Willie Pep, the legendary American featherweight had 241 contests over 3 decades. In January 1947, Pep was almost killed in a plane crash. The only survivor of the accident, he sustained a fractured back and leg. Yet he still went on to have 10 contests that year.

Sugar Ray Robinson: Old school boxing training

That is unthinkable these days. And keep in mind that these contests were 15 rounders, not the 12 of today. What Pep and his peers had was the desire and need to do it. They got the job done with whatever resources they had.

It’s a harsh fact. But in most cases, the best boxers come from the poorest areas. Some of the greatest fighters of the past 50 years have come from abject poverty. Consider Roberto Duran, Manny Pacquiao, Sonny Liston, Mike Tyson and Joe Frazier.

The Cuban boxing programme is world-renowned. Yet they train their boxers in makeshift conditions with little or no equipment.

What I loved most about my old boxing club was its old-school attitude to training. Thinking back to the most challenging workouts in that time — they didn't use any equipment at all. They used locations - like the beach, park and steep hills. These are places we all have access to.
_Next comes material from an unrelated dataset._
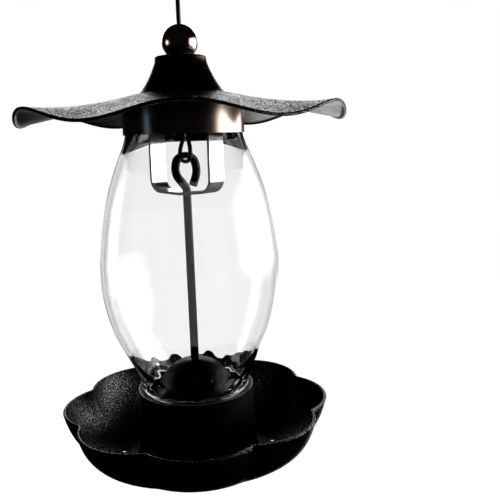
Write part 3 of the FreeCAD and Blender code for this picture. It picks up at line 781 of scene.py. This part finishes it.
add_camera()
scene.view_settings.view_transform = "Standard"
surroundings()
floor()
softbox("key_right", 100, 4, 2.2, 1.0, 32.0, (1.0, 0.985, 0.97), 0.32)
softbox("glow_left", -70, 1, 0.34, 0.5, 0.22, (0.42, 0.70, 1.0))

roof_coat = textured_coat("roof_coat", (0.0015, 0.0015, 0.0015), 2.3, 0.42, 0.24, (0.12, 1.0))
tray_coat = textured_coat("tray_coat", (0.001, 0.001, 0.001), 1.6, 0.22, 0.17, (0.05, 1.0))
# The bell's bronze is a darkened copy of the collar's and ball's: painted shade that keeps its
# reflections near black.
bell_bronze = bronze("bell_bronze", 0.19, (0.06, 0.036, 0.03), (0.09, 0.055, 0.045))
# Within 43.2 mm of the axis the collar's inside is darkened as painted shade.
collar_bronze = bronze("collar_bronze", 0.16, (0.50, 0.38, 0.32), (0.60, 0.47, 0.40), 43.2)
cable_coat = gloss_black("cable_coat", 0.24)
ball_gloss = bronze("ball_bronze", 0.07, (0.50, 0.37, 0.31), (0.60, 0.47, 0.40))
rod_black = gloss_black("rod_black", 0.08, level=0.15)
base_black = gloss_black("base_black", 0.34, (0.0006, 0.0006, 0.0006), 0.1)
hook_coat = textured_coat("hook_coat", (0.002, 0.002, 0.002), 0.6, 0.03, 0.30, (0.3, 0.6))
strap_zinc = zinc("strap_zinc")
crimp = gloss_black("crimp_black", 0.3, (0.006, 0.006, 0.006))
seal = rubber("black_rubber")

hanging_cable(cable_coat)
roof(roof_coat, gloss_black("roof_lining", 0.3))
bell(bell_bronze)
glass = jar(clear_glass("clear_glass"))
tray(tray_coat)
for look, names in (
        (hook_coat, ["s_hook"]),
        (ball_gloss, ["ball_finial"]),
        (collar_bronze, ["roof_collar"]),
        (strap_zinc, ["neck_bracket"]),
        (rod_black, ["center_rod"]),
        (base_black, ["port_base", "seed_cone"]),
        (seal, ["roof_grommet", "rim_pads", "jar_gasket"]),
        (crimp, ["lower_ferrule", "upper_ferrule", "lid_plate", "base_washer", "lock_washer",
                 "wing_nut"])):
    for name in names:
        dress(name, look)

light_only(softbox("ball_light", -88, 5, 0.7, 0.6, 5.0, (1.0, 0.95, 0.90)), nodes["ball_finial"])
light_only(softbox("glass_light", -113, 2, 0.75, 1.2, 10.0, (1.0, 0.98, 0.96)), glass)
When we used equipment it was the staple gym favourites. Bags, pads, basic weights, tyres, hammers and our own body weight. My old coach Les Welsh is a master conditioner. And he can innovate without expense. One training session I endured used nothing but a couple of wooden skittles he found in a second hand store. It ruined me.

My pal Davey Johnstone is a wonderful pad man. He can break you mentally and physically in three rounds. What does he use? Nothing but his knowledge and any pair of pads you like.

This old-school ethic is important to me. It's a link from those great old fighters of the past to the people I work with now. The lovely people I train need only buy a pair of hand wraps to enjoy boxing. Fill a gym with as much fancy equipment as you like. It's the people who train there that bring the magic. Without them you have nothing.

And the gadgets? Most of them will end up on eBay or cluttering up a cupboard. Do yourself a favour and ditch them. You don't need them. There's something liberating about getting fit and active under your own steam.

Don't believe the hype. All you need is the will to make a start, the commitment to keep it going and the support of the people you train with.